Ce travail représentait 226 missions de guerre en deux cent soixante-et-onze heures quarante de vol, ajoutées aux cent trente-et-une heures effectuées sur les champs de bataille d’Europe en 1944-1945. Cela fait un total de services de guerre peu commun.

L’état de l’avion, dont le moteur et les ailes brisés avaient été projetés à plusieurs mètres de distance, l’insécurité de la zone environnant le point de chute n’ont pas permis de déterminer d’une façon précise la cause de l’accident. Mais le crépitement des mitrailleuses perçu et rapporté par les Vietnamiens du poste, le cri poussé par le pilote et entendu par l’équipier, laissent penser avec une quasi certitude à la rupture d’une commande par le feu de l’ennemi.

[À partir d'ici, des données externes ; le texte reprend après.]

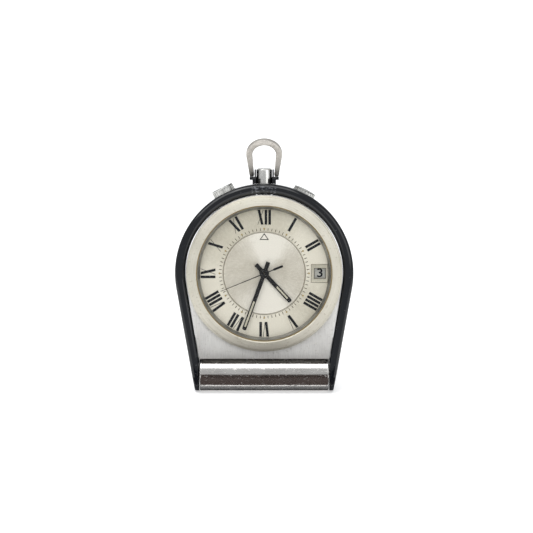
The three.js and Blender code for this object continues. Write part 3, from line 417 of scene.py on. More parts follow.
@dataclass(frozen=True)
class Sunburst:
    """A silvered dial brushed outwards from its centre, yellowed under its clear coat, with painted
    reflections as bright rays.

    Args:
        name: the finish's name.
        light: its colour in the painted reflections along the bright rays.
        shade: its colour between them.
        rays: the directions, in degrees, of the painted reflections.
        line: the radius of a fine dark line near its edge, or 0 for none.
    """

    name: str
    light: Colour = (0.67, 0.635, 0.535)
    shade: Colour = (0.44, 0.41, 0.32)
    rays: tuple[float, ...] = (75.0, 255.0)
    line: float = 0.0

    def make(self, place: Matrix) -> bpy.types.Material:
        """Make the material for pieces drawn in a frame.

        Args:
            place: the frame whose Z axis the rays run out from.

        Returns:
            The material.
        """
        paint = Paint(self.name, place)
        radius, angle = paint.polar()
        along = paint.add("CombineXYZ", paint.maths("MULTIPLY", angle, 26.0), radius, 0.0)
        fine = paint.add("TexNoise", Vector=along.outputs[0], Scale=1.0, Detail=3.0).outputs[0]
        # The bright rays are painted reflections: the colour lightens round the given angles.
        glow: object = 0.0
        for degrees in self.rays:
            near = paint.maths("COSINE", paint.maths("SUBTRACT", angle, math.radians(degrees)))
            painted_reflection_lobe = paint.maths("POWER", paint.maths("MAXIMUM", near, 0.0), 5.0)
            glow = paint.maths("ADD", glow, painted_reflection_lobe)
        mottled = paint.level(paint.noise(0.25, (1, 1, 1), 5), 0.3, 0.7, -0.12, 0.12)
        rays = paint.level(fine, 0.3, 0.7, -0.16, 0.16)
        share = paint.maths("ADD", paint.maths("ADD", glow, rays), paint.maths("ADD", mottled, 0.35))
        colour = paint.blend(paint.level(share, 0.0, 1.0), self.shade, self.light)
        if self.line:
            ring = paint.band(radius, self.line - 0.05, self.line + 0.05, 0.03)
            colour = paint.blend(ring, colour, (0.16, 0.135, 0.09))
        paint.dress(colour, paint.level(fine, 0.3, 0.7, 0.34, 0.48), 0.2, fine, 0.004)
        return paint.material


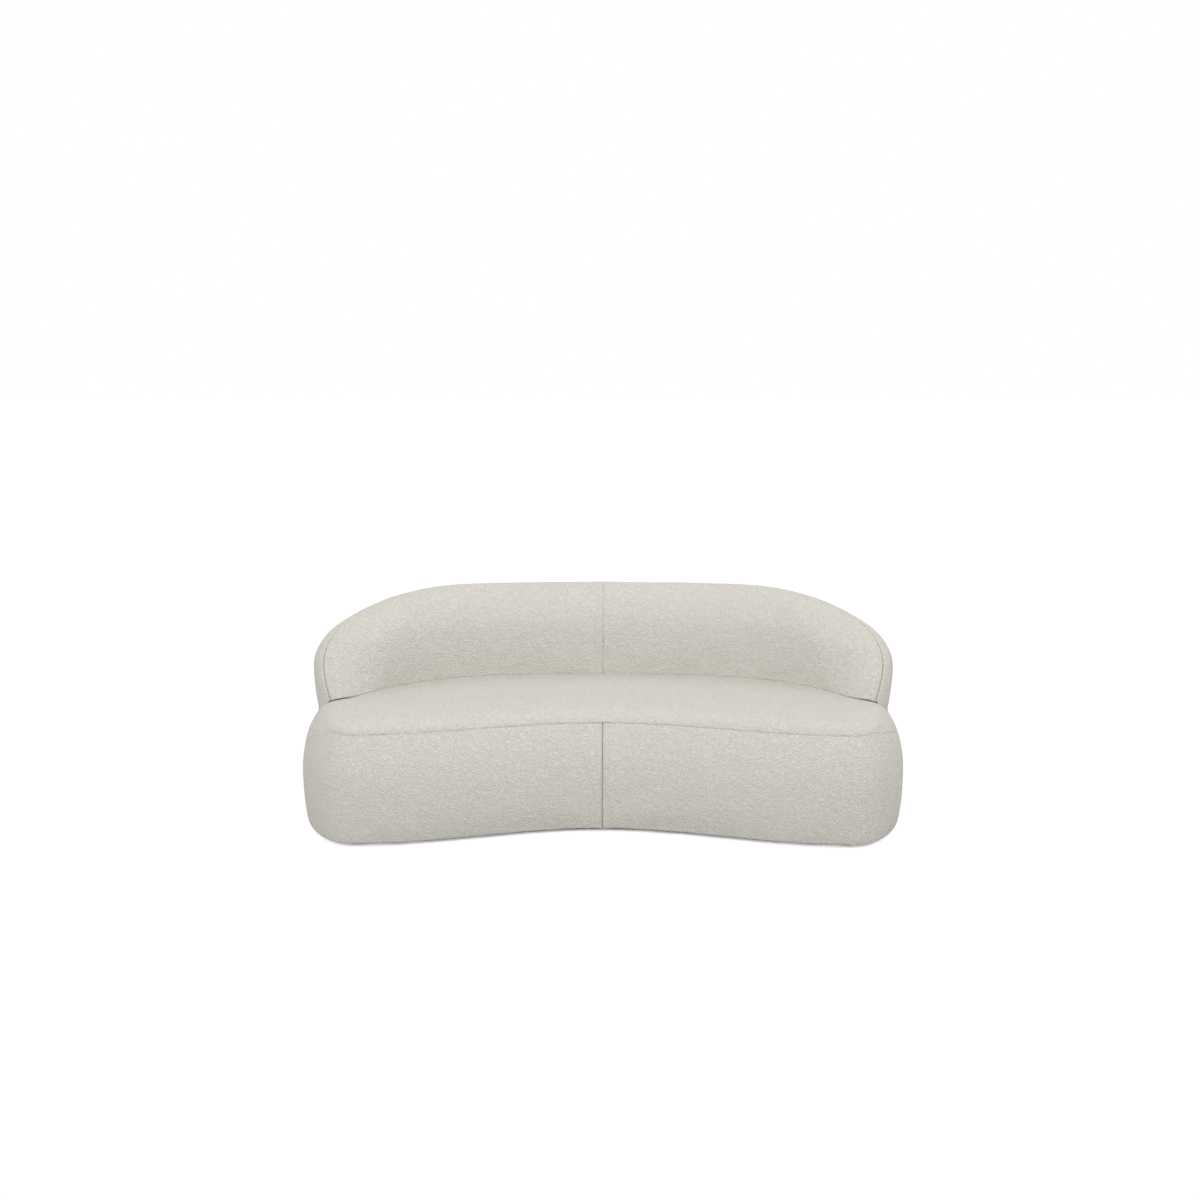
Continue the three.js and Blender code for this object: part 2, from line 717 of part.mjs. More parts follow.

Michel Brunschwig est tombé au champ d’honneur et son nom vient s’ajouter à la liste trop longue des jeunes Français qui se sacrifient pour la liberté du monde.

Il a rejoint son oncle dans le royaume des ombres glorieuses où notre pays occupe, hélas ! et de loin, la première place. Si, depuis les Éparges jusqu’à ce jour on faisait le compte du sang répandu par nos soi-disant mercenaires aux quatre coins du globe, on s’apercevrait que les peuples libres ont encore beaucoup à verser dans la balance des comptes pour éteindre leur dette envers nous.

Aujourd’hui encore, alors que s’est tu le canon de Corée, la France demeure seule à l’avant-garde et d’autres Michel Brunschwig élites de sa jeunesse, tomberont pour la même cause aussi totalement désintéressée.

Général Martial Valin

Extrait de la Revue de la France Libre, n° 63, décembre 1953.